LaBrea Demonstration

In risk3sixty’s demo, LaBrea was set up in a test network with limited infrastructure and limited nodes all assigned IP addresses via static assignment.  Please note that proper planning would need to be completed before setting LaBrea up in an environment using DHCP.

We first scanned the network with NMAP using nmap -sV -n -v -Pn -p- -T4 192.168.1.0/24. The result was as expected.  The scan moved at an unreasonably slow pace.  Nmap immediately had difficulty handling the responses and based on the processing speed, it may have taken over a week to scan a /24 network.

This type of port scanning is like the behavior you might expect from wormable malware looking for hosts with specific vulnerable ports open to attack.

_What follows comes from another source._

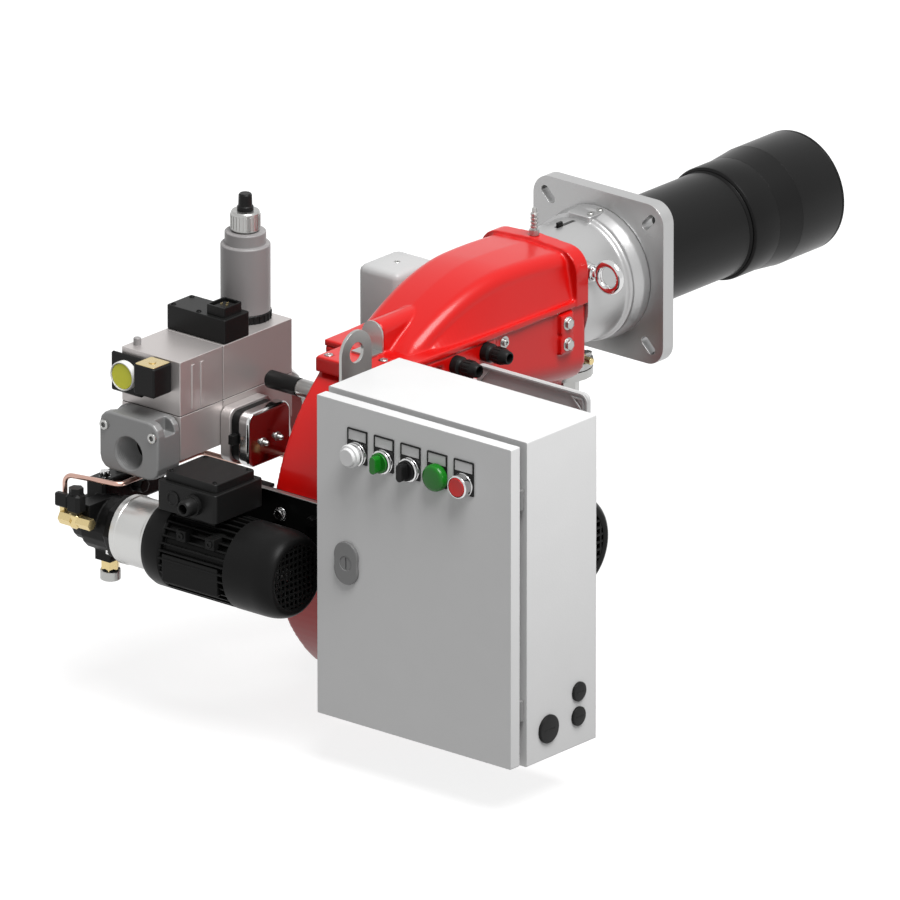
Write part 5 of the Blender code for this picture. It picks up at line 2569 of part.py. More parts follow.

NMAP scan results of LaBrea

Next, we performed a scan of the same network with Nessus Professional. Nessus was able to defeat LaBrea, which discovered the live clients within our test network in a reasonable amount of time.

Nessus scan results for a host within a LaBrea-protected network

Nessus scan results for a host within a LaBrea-protected network

These results are not necessarily bad, as automated port scanning completed by malware is likely to resemble scans completed by Nmap, and a skilled attacker would likely avoid a noisy vulnerability scanner like Nessus.  Further, this demonstrates that legitimate vulnerability scanning could be completed with LaBrea in place.

Future of Active Defense

Active Defense measures are still relatively niche tools in most organizations’ security infrastructure, and we have yet to see them included in popular security frameworks like NIST 800-53 and CIS 20.  Today, most tools available are open-source. Very few commercial products exist on the market.

In the future, we may begin to see expanded use of these techniques, especially in Industrial Control Systems (ICS) and Supervisory Control and Data Acquisition (SCADA) environments which virtually always require legacy system support and rely on a strong perimeter defense to secure the assets within.

Active defense is not a silver bullet or a replacement for best practices, but it can provide the organization with additional proactive measures and creative solutions.